D. NET BENEFITS: UPHOLDING THE TENTH AMENDMENT SECURES THE ADVANTAGES OF FEDERALISM

10TH AMENDMENT RESERVATION OF POWER TO THE STATES IS THE BASIS OF FEDERALISM

James J. Kilpatrick, The San Diego Union-Tribune, June 01, 1999, SECTION: OPINION Pg. B-6: TITLE: Determining our right to privacy // acs-VT2001

Every word of the 10th Amendment carries a weight of fundamental principle. Here is the foundation of federalism. The federal government has only those powers delegated to it by the Constitution. If the Constitution does not vest a particular power in Congress, the courts or the executive branch, the power does not exist -- or rather, the power remains with the states " respectively."

E. NET BENEFITS: WE CAN PROTECT PRIVACY WITHOUT THE PROBLEMS OF FEDERAL REGULATION

PRIVACY YES, BUT FEDERAL REGULATION NO

The Washington Post, November 18, 1999, SECTION: EDITORIAL; Pg. A40 TITLE: Privacy and the Court // acs-EE2001

But it is hard to object to the principle that personal information that one is essentially compelled to produce should not be sold without the individual's consent; we have supported privacy restrictions for license information at the state level.

Far less clear is why such a rule should be imposed nationally, rather than letting states carve out their own privacy regimes.

F. WE ASSURE FEDERALISM BY PICKING THE RIGHT AGENT — THE STATES

THE FEDERALISM ISSUE IS NOT ONE OF BALANCE, BUT SELECTING THE RIGHT AGENT TO ACCOMPLISH A TASK

The Washington Post January 14, 2000, SECTION: EDITORIAL; Pg. A26, TITLE: The Court and Federalism // acs-EE2001

THE BALANCE of power between the federal government and the states -- the subject that preoccupied the Supreme Court this week -- is one of the enduring tensions in the structure of American government. In recent decades, liberals have tended to be enthusiastic about the use of federal power, especially to protect the rights of minorities and the interests of the poor. Conservatives have urged invigoration of the states as a way of limiting the reach of the federal government. But the debate about how to strike the constitutional balance shouldn't break down along political lines. The proper question is whether the justices are letting policy issues be addressed by the appropriate level of government, rather than which level is likely to deliver a particular favored outcome.

CONTENTION THREE: THE ADVANTAGES OF FEDERALISM

A. FEDERALISM IS KEY TO DEMOCRACY

John Kincaid, Spring 1995; Publius, "Values and value tradeoffs in federalism," EE2001-hxm P.

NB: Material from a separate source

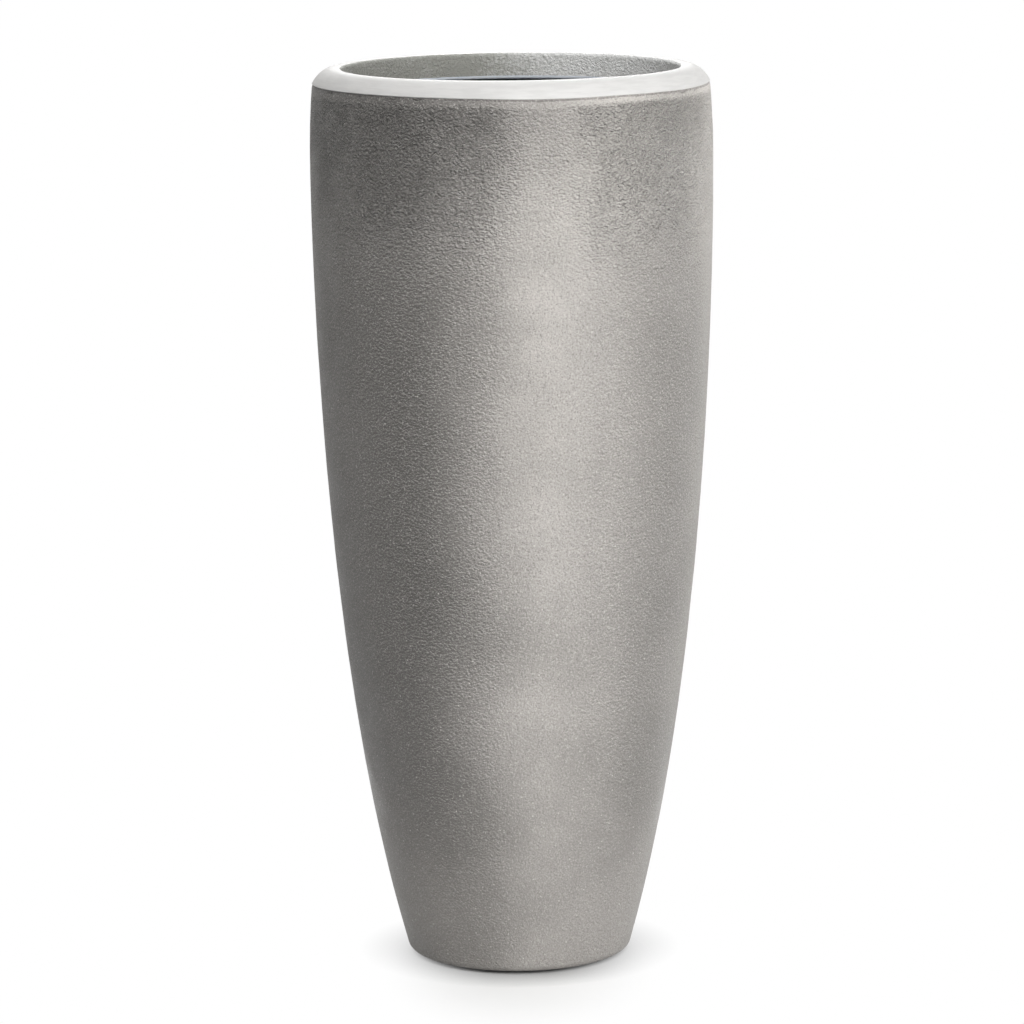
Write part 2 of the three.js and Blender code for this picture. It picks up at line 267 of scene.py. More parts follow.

As Tocqueville observed, this modern form of federalism made democracy more viable and secure on both a large and a small scale. It did so on a large scale by establishing, through the consent of the people of the constituent states, a strong but still limited general government possessing constitutionally delegated powers to be exercised in the general interest of the whole polity. This general government is, as Alexander Hamilton noted in Federalist 15, a real government because it possesses direct authority over individuals within its sphere of power. Under the Articles of Confederation of 1781, the general government could not touch the person of the citizen; it could act only through the constituent governments. Furthermore, under the new federal Constitution, citizens elected members of the U.S. House of Representatives and indirectly elected the president, while each state legislature selected two members of the U.S. Senate. Hence, James Madison called the new federalism of 1787 "neither wholly national nor wholly federal" (i.e., confederal).

B. FEDERALISM IS ESSENTIAL TO SUBVERT SOCIAL TYRANNY AND TO FOSTER MOVEMENTS FOR SOCIAL CHANGE

Steven G. Calabresi, December 1995; MICHIGAN LAW REVIEW, "A government of limited and enumerated powers," EE2001-hxm P.

Movements for social change and even U.S. presidential campaigns usually commence from some regional or state base and then spread across the country. This phenomenon should not surprise us. The constitutionally indestructible states do play a useful role in lowering the costs of organizing to fight for change or to resist tyranny.(104) Federalism is about more than constitutionally mandated decentralization, as important as it is that decentralization be mandated constitutionally and not merely an act of grace from our national overlords in Washington. Federalism is also about the fear of concentrated national power and the grave abuses of individual and minority rights to which that power can be put. This is why the advocates of federalism, ancient and modern, always have defended it as preserving liberty and protecting against tyranny. The advocates of federalism are right, and Rubin and Feely are wrong.